Start Data lines

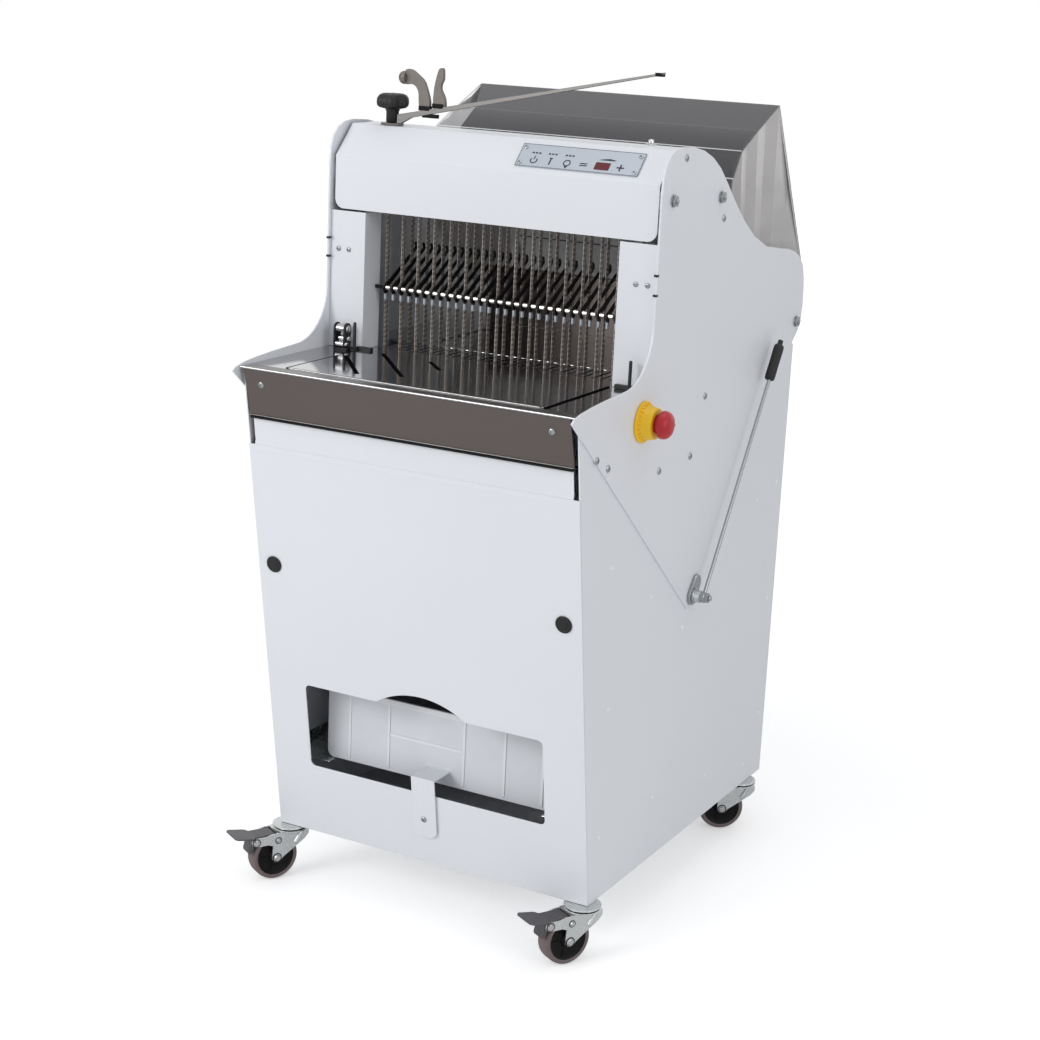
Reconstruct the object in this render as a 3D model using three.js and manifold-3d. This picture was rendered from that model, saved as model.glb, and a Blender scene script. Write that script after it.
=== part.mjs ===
// A floor-standing bread slicer on casters, with two blade frames, a feed lever and a rear cover.
// Millimetres. x runs across the machine, y from the foot of the front panel to the rear, z up from the floor.
import * as THREE from "three";
import { mergeVertices } from "three/addons/utils/BufferGeometryUtils.js";
import Module from "manifold-3d";

const wasm = await Module();
wasm.setup();

// Cabinet
const cabinetWidth = 540;
const cabinetDepth = 650;
const skirtHeight = 86;
const panelThickness = 2;
const frontLeanShare = 0.1543;

// Table and slicing bay
const tableHeight = 828.5;
const tableThickness = 2.5;
const tableFront = -121.5;
const bayWidth = 420;
const bayHeight = 208.5;
const columnFront = 106;
const columnBack = 150;
const hoodBottom = tableHeight + bayHeight;
const hoodFaceHeight = 78;
const slopeDepth = 43;
const slopeHeight = 45;
const slopeFoot = hoodBottom + hoodFaceHeight;
const hoodTop = slopeFoot + slopeHeight;

// Blades and their drive
const bladePitch = 13.85;
const bladeCount = 30;
const bladeStroke = 20;
const barDepth = 20;
const barHeight = 24;
const crankDepth = 180;
const crankHeight = 560;
const crankShaftRadius = 12;
const lowerBarDrop = 41.5;
const upperBarLift = 40;
const lowerBarHeight = tableHeight - lowerBarDrop;
const upperBarHeight = hoodBottom + upperBarLift;

// Feed lever and pusher
const leverDepth = 292;
const leverDrop = 341.5;
const leverHeight = tableHeight - leverDrop;
const leverShaftRadius = 10;
const shaftEnd = 290;
const leverReach = 435;
const leverLean = THREE.MathUtils.degToRad(33.5);
const feedArmReach = 220;
const feedArmLean = THREE.MathUtils.degToRad(30);
const feedArmCentre = 150;
const feedArmThickness = 10;
const feedPinRadius = 8;
const pusherFront = 472;
const forkCentre = 163;
const forkThickness = 6;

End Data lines

Exercise requirements: All lines from the beginning of the material above through the one with "const frontLeanShare = 0.1543;" need to be returned exactly; please return those and only those.

Task output:
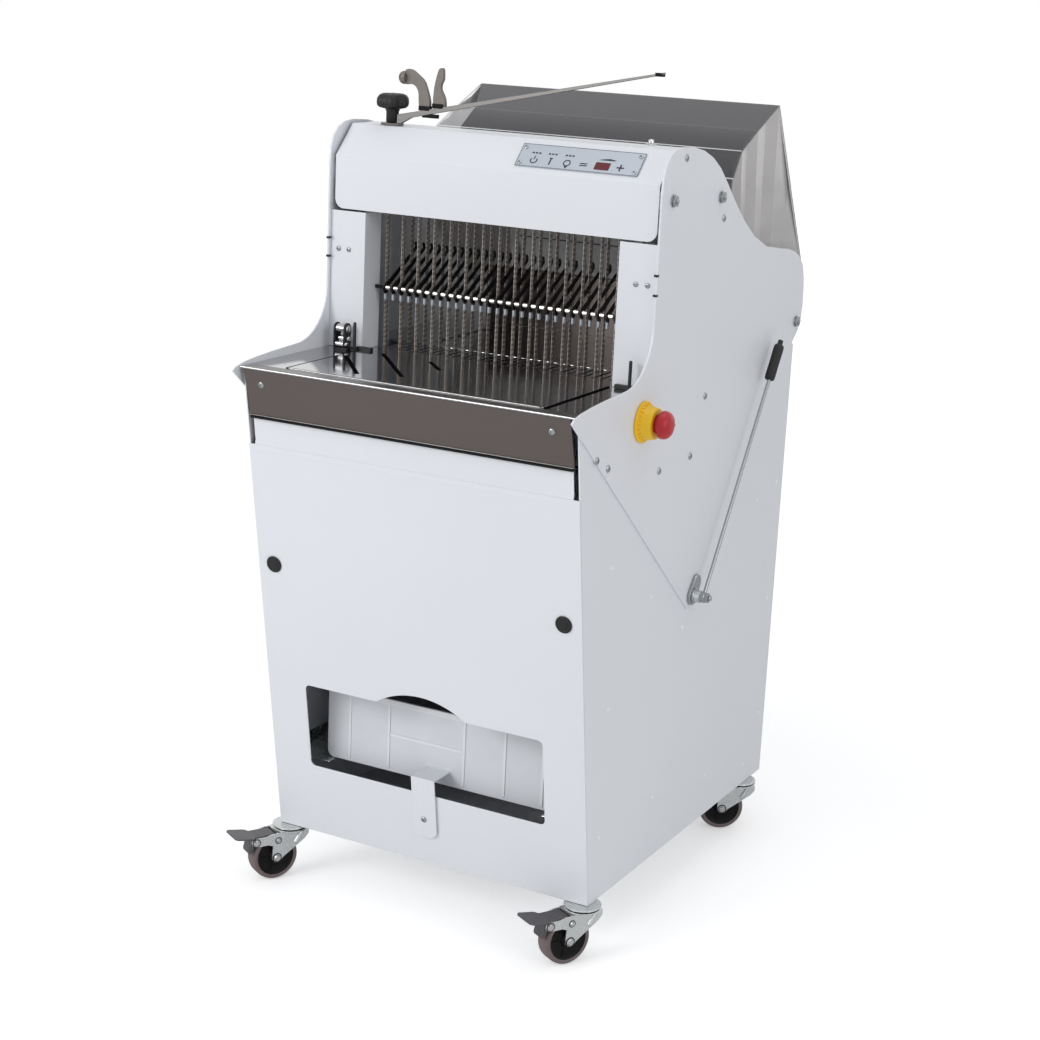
Reconstruct the object in this render as a 3D model using three.js and manifold-3d. This picture was rendered from that model, saved as model.glb, and a Blender scene script. Write that script after it.
=== part.mjs ===
// A floor-standing bread slicer on casters, with two blade frames, a feed lever and a rear cover.
// Millimetres. x runs across the machine, y from the foot of the front panel to the rear, z up from the floor.
import * as THREE from "three";
import { mergeVertices } from "three/addons/utils/BufferGeometryUtils.js";
import Module from "manifold-3d";

const wasm = await Module();
wasm.setup();

// Cabinet
const cabinetWidth = 540;
const cabinetDepth = 650;
const skirtHeight = 86;
const panelThickness = 2;
const frontLeanShare = 0.1543;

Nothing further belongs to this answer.